### Material
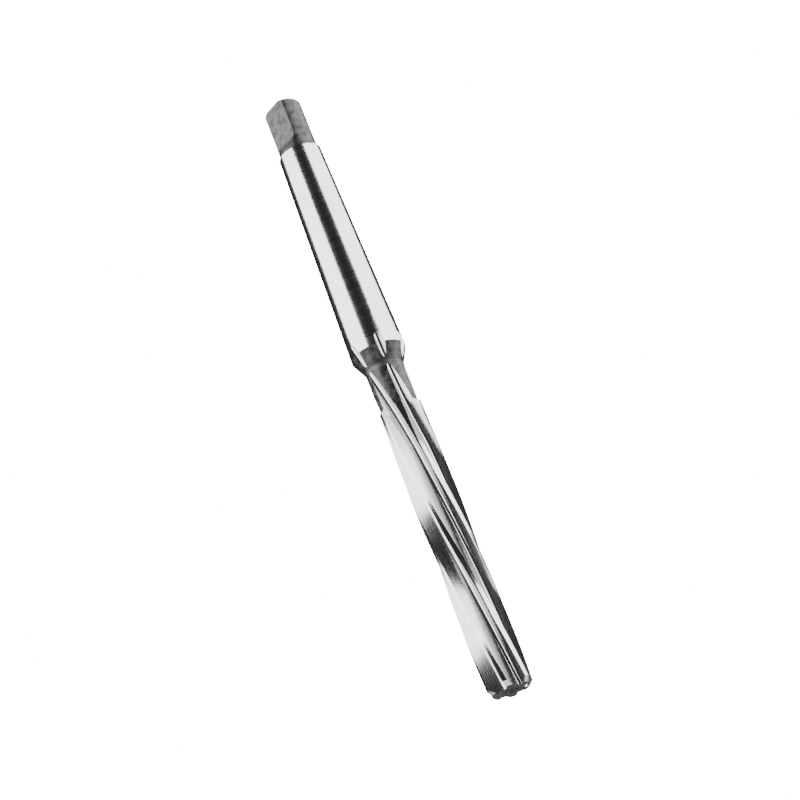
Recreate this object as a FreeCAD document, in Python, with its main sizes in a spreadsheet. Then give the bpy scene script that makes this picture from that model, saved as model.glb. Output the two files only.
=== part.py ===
import FreeCAD, Part
import os
import Sketcher

# Machine reamer, one piece of high-speed steel: Morse taper 1 shank with tang, cone and
# neck, and a long cutting part with six left-hand spiral flutes that cut right-handed.
# +Z runs along the axis towards the tang.  z = 0 is the gauge plane of the taper.
# All lengths in millimetres, all angles in degrees.

SIZES = [
    # shank, Morse taper 1
    ("gauge_diameter", 12.065),
    ("taper_per_mm", 0.04988),
    ("gauge_to_shoulder", 3.5),
    ("gauge_to_tang_end", 62.0),
    ("tang_zone", 12.9),
    ("tang_diameter", 8.6),
    ("tang_thickness", 5.2),
    ("tang_flat_length", 8.5),
    ("tang_runout_radius", 5.0),
    ("tang_corner_radius", 1.2),
    ("small_end_chamfer", 0.25),
    # cone and neck below the shank
    ("cone_length", 3.7),
    ("neck_diameter", 8.7),
    ("neck_length", 9.8),
    # cutting part
    ("flute_length", 67.0),
    ("cutting_diameter", 10.0),
    ("step_chamfer", 0.65),
    ("bevel_lead", 0.95),
    ("flute_count", 6),
    ("helix_lead", 202.0),
    ("edge_phase", 4.0),
    ("land_angle", 12.0),
    ("flute_angle", 78.0),
    ("gullet_radius", 0.8),
    ("margin_width", 0.25),
    ("relief_angle", 9.0),
    ("relief_start", 1.9),
    # run-out of the flutes, left by a grinding wheel with a round tip
    ("wheel_radius", 110.0),
    ("wheel_swivel", 8.4),
    ("full_depth_inset", 10.4),
    ("runout_lift", 4.4),
    # centre holes in both ends
    ("centre_diameter", 2.9),
    ("centre_pilot_diameter", 1.25),
    ("centre_angle", 60.0),
    ("centre_depth", 3.4),
]

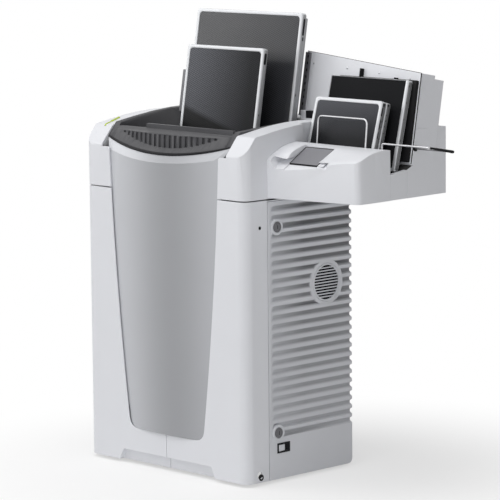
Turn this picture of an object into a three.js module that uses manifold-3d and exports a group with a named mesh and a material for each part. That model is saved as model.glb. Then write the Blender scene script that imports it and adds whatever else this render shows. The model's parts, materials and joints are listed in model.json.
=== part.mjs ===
// Floor-standing phosphor plate scanner: a cabinet, an input hopper on top and an output tray at the right.
// Millimetres, +Z up. X runs to the machine's right, Y to its back, and the floor is at Z = 0.
import * as THREE from "three";
import { mergeVertices } from "three/addons/utils/BufferGeometryUtils.js";
import Module from "manifold-3d";

const wasm = await Module();
wasm.setup();

// Fits that every piece shares
const FIT = 0.3;
const RUNNING_GAP = 0.6;
const OVERRUN = 5;
const ARC_STEPS = 4;
const ROUND_STEPS = 18;

// Cabinet
const CABINET_WIDTH = 600;
const SIDE_FACE = CABINET_WIDTH / 2;
const CABINET_DEPTH = 388;
const BACK_MARGIN = 67;
const PLATE_FOOT_Y = CABINET_DEPTH - BACK_MARGIN;
const CABINET_CORNER = 24;
const CABINET_REAR_CORNER = 8;
const FLOOR_GAP = 8;
const SEAM_HEIGHT = 732;
const SEAM_GAP = 3;
const COVER_WALL = 4;
const FRONT_COVER_DEPTH = 80;
const COVER_JOINT = 1.2;

// Toe recess, the centre joint of the front covers and the transport hole
const TOE_SIDE = 133;
const TOE_HALF_WIDTH = SIDE_FACE - TOE_SIDE;
const TOE_SLANT = 18;
const TOE_HEIGHT = 29;
const TOE_DEPTH = 14;
const JACK_HOLE_RADIUS = 8.5;
const JACK_HOLE_Y = 46;
const JACK_HOLE_Z = 28;
const COVER_SCREW_Y = 54;
const COVER_SCREW_Z = 661;
const COVER_SCREW_RADIUS = 4.5;

// Bowed front panel
const SHOULDER_WIDTH = 66;
const LIP_HALF_WIDTH = SIDE_FACE - SHOULDER_WIDTH;
const PANEL_LIP_FLARE = 28;
const PANEL_HALF_TOP = LIP_HALF_WIDTH - PANEL_LIP_FLARE;
const PANEL_HALF_MID = 178;
const PANEL_HALF_BOTTOM = 139;
const PANEL_MID_HEIGHT = 433;
const PANEL_BOTTOM = 100;
const PANEL_CORNER = 28;
const PANEL_TOP = 832;
const PANEL_TOP_DIP = 20;
const PANEL_INSET = 5;
const PANEL_BOW_RADIUS = 755;
const PANEL_WALL = 3;
const PANEL_FLANGE = 8;
const PANEL_ROWS = 10;
const PANEL_COLUMNS = 18;
const PANEL_EDGE_STEPS = 10;

// Top cover
const SHOULDER_HEIGHT = 842;
const BEVEL_DEPTH = 40;
const BEVEL_RISE = 48;
const CROWN_RISE = 24;
const CROWN_DEPTH = 220;
const COVER_EDGE_RADIUS = 9;
const CROWN_STEPS = 8;
const TOP_WALL = 5;
const POCKET_GAP = 4;

// Input hopper with its grooved lip
const LIP_CORNER_Y = 26;
const LIP_CORNER_Z = 866;
const LIP_BOW = 32;
const LIP_DIP = 29;
const LIP_JOINT = 3;
const APRON_DEPTH = 15;
const FOOT_LINE_Z = 847;
const FOOT_LINE_RISE = 53;
const BOW_WALL_TOP_Z = 882;
const BOW_WALL_DRAFT = 1.5;
const BOW_WALL = 9;
const LEDGE_Y = 40;
const LEDGE_Z = 885;
const LEDGE_CHAMFER = 4;
const LEDGE_BACK_Y = 56;
const LIP_SKIN = 4;
const LIP_SKIRT = 12;
const LIP_COLUMNS = 30;
const RIM_FRONT_Y = 52;
const RIM_FRONT_Z = 898;
const RIM_HEIGHT = 43;
const HOPPER_BACK_GAP = 9;
const HOPPER_BACK = PLATE_FOOT_Y - HOPPER_BACK_GAP;
const HOPPER_RISE_LEFT = 27;
const HOPPER_RISE_RIGHT = 12;
const HOPPER_WALL = 12;
const HOPPER_RIM = 20;
const HOPPER_SIDE_WALL = 5;
const HOPPER_FLOOR = 8;
const HOPPER_COLUMNS = 20;
const HOPPER_ROWS = 5;
const HOPPER_BOTTOM_Z = 722;
const FEED_SLOT_BACK = 50;
const FEED_SLOT_Y = HOPPER_BACK - FEED_SLOT_BACK;
const GROOVE_COUNT = 19;
const GROOVE_PITCH = 19;
const GROOVE_WIDTH = 9.5;
const GROOVE_DEPTH = 4.5;
const GROOVE_TOP_DROP = 2;
const STOP_BAR_LEFT = -109;
const STOP_BAR_RISE = 12;
const STOP_BAR_DEPTH = 10;
const FEED_SLOT_DEPTH = 18;
const FEED_SLOT_MARGIN = 9;
const STATUS_LENGTH = 30;
const STATUS_WIDTH = 6;
const STATUS_THICKNESS = 2.5;

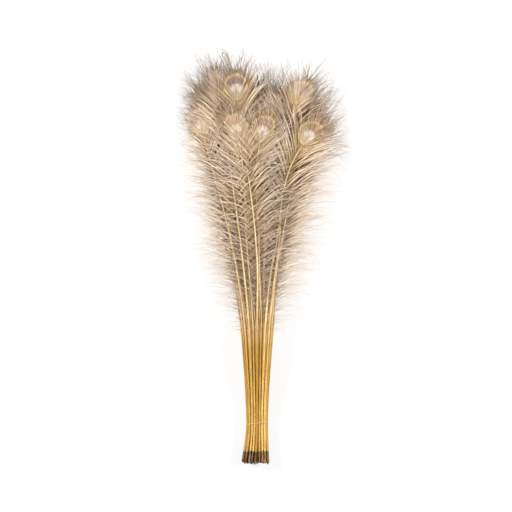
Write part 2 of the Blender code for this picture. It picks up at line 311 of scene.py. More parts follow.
class Feather:
    """One feather's place: where its quill is at the tie, and where its shaft and eye lie."""

    def __init__(self, x_tie, z_tie, layer, middle_x, eye, base_y, radius_scale, sway, lifts):
        self.x_tie = x_tie
        self.z_tie = z_tie
        self.layer = layer
        self.base_y = base_y
        self.radius_scale = radius_scale
        self.end_push = END_SHIFT + sway
        self.lifts = lifts
        self.eye_x, self.eye_y, lean = eye
        self.eye_slope = math.tan(lean)
        factor, slope = spread(VANE_Y)
        self.vane_start = (VANE_Y, x_tie * factor, x_tie * slope)
        rise = (middle_x - self.vane_start[1]) / (MIDDLE_Y - VANE_Y)
        rise += (self.eye_x - middle_x) / (self.eye_y - MIDDLE_Y)
        self.middle = (MIDDLE_Y, middle_x, rise / 2)
        self.eye = (self.eye_y, self.eye_x, self.eye_slope)
        self.measure()

    def x_and_slope(self, y):
        """The shaft's x at y, and how fast x grows with y."""
        if y <= VANE_Y:
            factor, slope = spread(y)
            push, push_slope = self.push(y)
            return self.x_tie * factor + push, self.x_tie * slope + push_slope
        if y <= MIDDLE_Y:
            return hermite(y, self.vane_start, self.middle)
        if y <= self.eye_y:
            return hermite(y, self.middle, self.eye)
        return self.eye_x + (y - self.eye_y) * self.eye_slope, self.eye_slope

    def push(self, y):
        """How far the quill is pushed aside below the tie, and how fast that grows with y."""
        part = max(0.0, (TIE_Y - y) / TIE_Y)
        return self.end_push * part**1.5, -1.5 * self.end_push * part**0.5 / TIE_Y

    def past_eye(self, y):
        """How far y is past the eye's centre, measured along the shaft."""
        return (y - self.eye_y) * math.hypot(1.0, self.eye_slope)

    def shaft_radius(self, y):
        past = self.past_eye(y)
        if past >= -EYE_APPROACH:
            radius = np.interp(past, *np.transpose(EYE_RADII))
        else:
            approach_y = self.eye_y - EYE_APPROACH / math.hypot(1.0, self.eye_slope)
            last_y = max(approach_y, LAST_VANE_Y)
            radii = SHAFT_RADII + ((last_y, EYE_RADII[0][1]),)
            radius = np.interp(y, *np.transpose(radii))
        return radius * self.radius_scale

    def shaft_height(self, y):
        """The height of the shaft's centre line."""
        radius = self.shaft_radius(y)
        if y >= VANE_Y:
            return level(self.layer, self.x_and_slope(y)[0], y) + radius
        if y >= TIE_Y:
            top = level(self.layer, self.vane_start[1], VANE_Y) + self.shaft_radius(VANE_Y)
            part = (y - TIE_Y) / (VANE_Y - TIE_Y)
            return self.z_tie + (top - self.z_tie) * part * part * (3 - 2 * part)
        flare = 1 + END_LIFT * (spread(y)[0] - 1)
        return (self.z_tie - row_height(0)) * flare + row_height(0)

    def measure(self):
        """Tables of the shaft's centre line by arc length, counted from the eye's centre."""
        end_y = self.eye_y + LAST_BARB / math.hypot(1.0, self.eye_slope)
        self.ys = np.linspace(self.base_y, end_y, SHAFT_STEPS)
        rows = [(*self.x_and_slope(y), self.shaft_height(y), self.shaft_radius(y)) for y in self.ys]
        self.xs, self.slopes, self.zs, self.radii = np.transpose(rows)
        steps = np.hypot(np.diff(self.xs), np.diff(self.ys))
        self.arcs = np.concatenate(((0.0,), np.cumsum(steps)))
        self.arcs -= np.interp(self.eye_y, self.ys, self.arcs)
        self.zs += self.lift_at(self.arcs)

    def lift_at(self, arc):
        """How far the feather rises over its sheet at a distance from the eye along the shaft."""
        return np.interp(arc, *np.transpose(self.lifts))

    def place(self, arc):
        """How far up the vane a point of the shaft is, as PLACES counts it."""
        foot = np.interp(VANE_Y, self.ys, self.arcs)
        return np.interp(arc, (foot, -EYE_BARBS, 0.0, EYE_BARBS), range(4))

    def at(self, arc):
        """Centre line points, level unit vectors along and across the shaft, and radii."""
        y = np.interp(arc, self.arcs, self.ys)
        slope = np.interp(arc, self.arcs, self.slopes)
        points = np.stack(
            (np.interp(arc, self.arcs, self.xs), y, np.interp(arc, self.arcs, self.zs)), axis=-1
        )
        size = np.hypot(1.0, slope)
        along = np.stack((slope / size, 1 / size, 0 * slope), axis=-1)
        across = np.stack((1 / size, -slope / size, 0 * slope), axis=-1)
        return points, along, across, np.interp(arc, self.arcs, self.radii)


def hidden_eye(rng, place, count):
    """An eye beneath the shown ones, spread across the head and kept inside its outline."""
    across = (place + 0.5) / count * 2 - 1
    x = HEAD_X + HEAD_SPREAD * across + rng.uniform(-LOOSE_EYE, LOOSE_EYE)
    lean = SIDE_LEAN * across + rng.uniform(-LOOSE_LEAN, LOOSE_LEAN)
    tip_x = x + TIP_REACH * math.sin(lean)
    y = head_top(tip_x) - TIP_REACH * math.cos(lean) - rng.uniform(*EYE_DEPTH)
    return x, max(y, LOWEST_EYE), lean


def lay_out():
    """All feathers, lowest layer first and from left to right in each layer."""
    rng = random.Random(LAYOUT_SEED)
    end_rng = random.Random(LAYOUT_SEED + 1)
    feathers = []
    for row, count in enumerate(ROWS):
        top_row = row == len(ROWS) - 1
        first_slots = range(0, count, 2) if count % 2 == 0 or top_row else range(1, count, 2)
        for half in (0, 1):
            layer = 2 * row + half
            slots = [s for s in range(count) if (s in first_slots) == (half == 0)]
            for place, slot in enumerate(slots):
                across = (place + 0.5) / len(slots) * 2 - 1
                middle_x = MIDDLE_X + MIDDLE_SPREAD * across
                middle_x += rng.uniform(-LOOSE_MIDDLE, LOOSE_MIDDLE)
                eye = hidden_eye(rng, place, len(slots))
                if layer in SHOWN_MIDDLES:
                    middle_x = SHOWN_MIDDLES[layer][place]
                if layer in SHOWN_EYES:
                    x, y, degrees = SHOWN_EYES[layer][place]
                    eye = (x, y, math.radians(degrees))
                base_y = rng.uniform(0.0, END_SCATTER)
                x_tie = (slot - (count - 1) / 2) * QUILL_PITCH
                radius_scale = rng.uniform(THINNEST, 1.0)
                sway = end_rng.uniform(-END_SWAY, END_SWAY)
                lifts = LIFTS.get(len(feathers) + 1, ((0.0, 0.0),))
                z_tie = row_height(row)
                feathers.append(
                    Feather(x_tie, z_tie, layer, middle_x, eye, base_y, radius_scale, sway, lifts)
                )
    return feathers


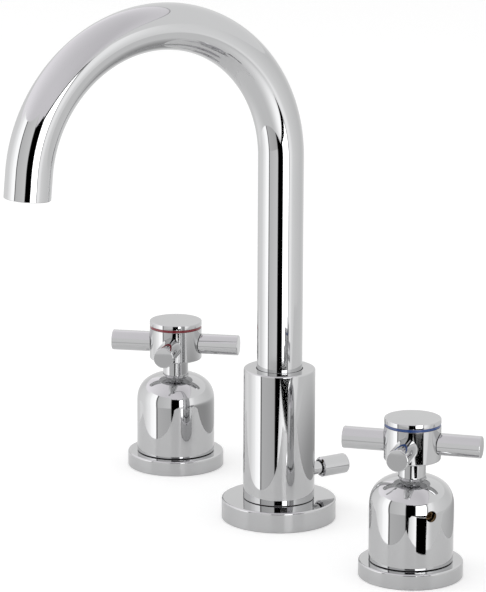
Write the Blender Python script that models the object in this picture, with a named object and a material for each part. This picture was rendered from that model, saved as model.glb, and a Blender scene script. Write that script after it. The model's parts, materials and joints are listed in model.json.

### Task to carry out
In this exercise, copy only the lines from the opening line of the material through the line where "Turn this picture" appears.

### Task output
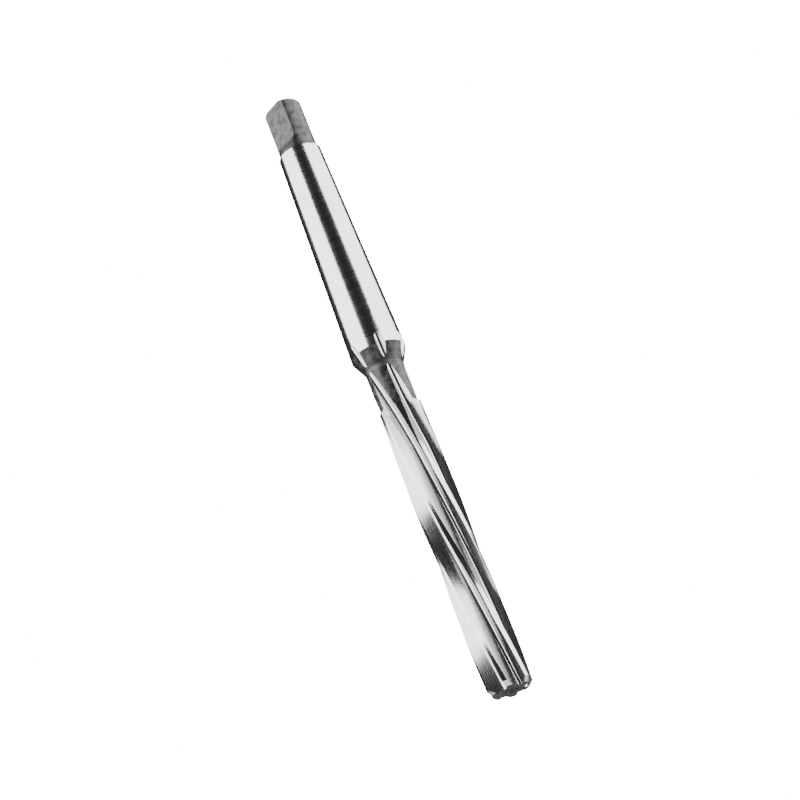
Recreate this object as a FreeCAD document, in Python, with its main sizes in a spreadsheet. Then give the bpy scene script that makes this picture from that model, saved as model.glb. Output the two files only.
=== part.py ===
import FreeCAD, Part
import os
import Sketcher

# Machine reamer, one piece of high-speed steel: Morse taper 1 shank with tang, cone and
# neck, and a long cutting part with six left-hand spiral flutes that cut right-handed.
# +Z runs along the axis towards the tang.  z = 0 is the gauge plane of the taper.
# All lengths in millimetres, all angles in degrees.

SIZES = [
    # shank, Morse taper 1
    ("gauge_diameter", 12.065),
    ("taper_per_mm", 0.04988),
    ("gauge_to_shoulder", 3.5),
    ("gauge_to_tang_end", 62.0),
    ("tang_zone", 12.9),
    ("tang_diameter", 8.6),
    ("tang_thickness", 5.2),
    ("tang_flat_length", 8.5),
    ("tang_runout_radius", 5.0),
    ("tang_corner_radius", 1.2),
    ("small_end_chamfer", 0.25),
    # cone and neck below the shank
    ("cone_length", 3.7),
    ("neck_diameter", 8.7),
    ("neck_length", 9.8),
    # cutting part
    ("flute_length", 67.0),
    ("cutting_diameter", 10.0),
    ("step_chamfer", 0.65),
    ("bevel_lead", 0.95),
    ("flute_count", 6),
    ("helix_lead", 202.0),
    ("edge_phase", 4.0),
    ("land_angle", 12.0),
    ("flute_angle", 78.0),
    ("gullet_radius", 0.8),
    ("margin_width", 0.25),
    ("relief_angle", 9.0),
    ("relief_start", 1.9),
    # run-out of the flutes, left by a grinding wheel with a round tip
    ("wheel_radius", 110.0),
    ("wheel_swivel", 8.4),
    ("full_depth_inset", 10.4),
    ("runout_lift", 4.4),
    # centre holes in both ends
    ("centre_diameter", 2.9),
    ("centre_pilot_diameter", 1.25),
    ("centre_angle", 60.0),
    ("centre_depth", 3.4),
]

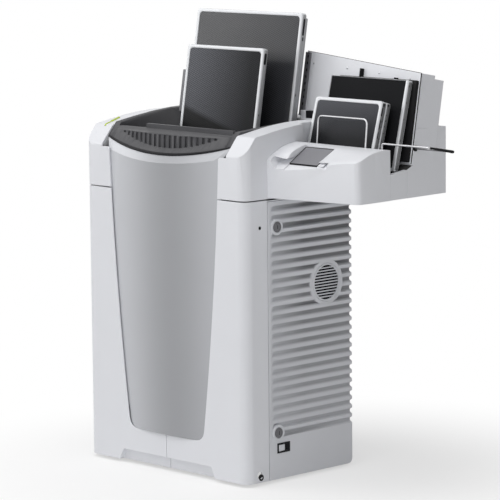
Turn this picture of an object into a three.js module that uses manifold-3d and exports a group with a named mesh and a material for each part. That model is saved as model.glb. Then write the Blender scene script that imports it and adds whatever else this render shows. The model's parts, materials and joints are listed in model.json.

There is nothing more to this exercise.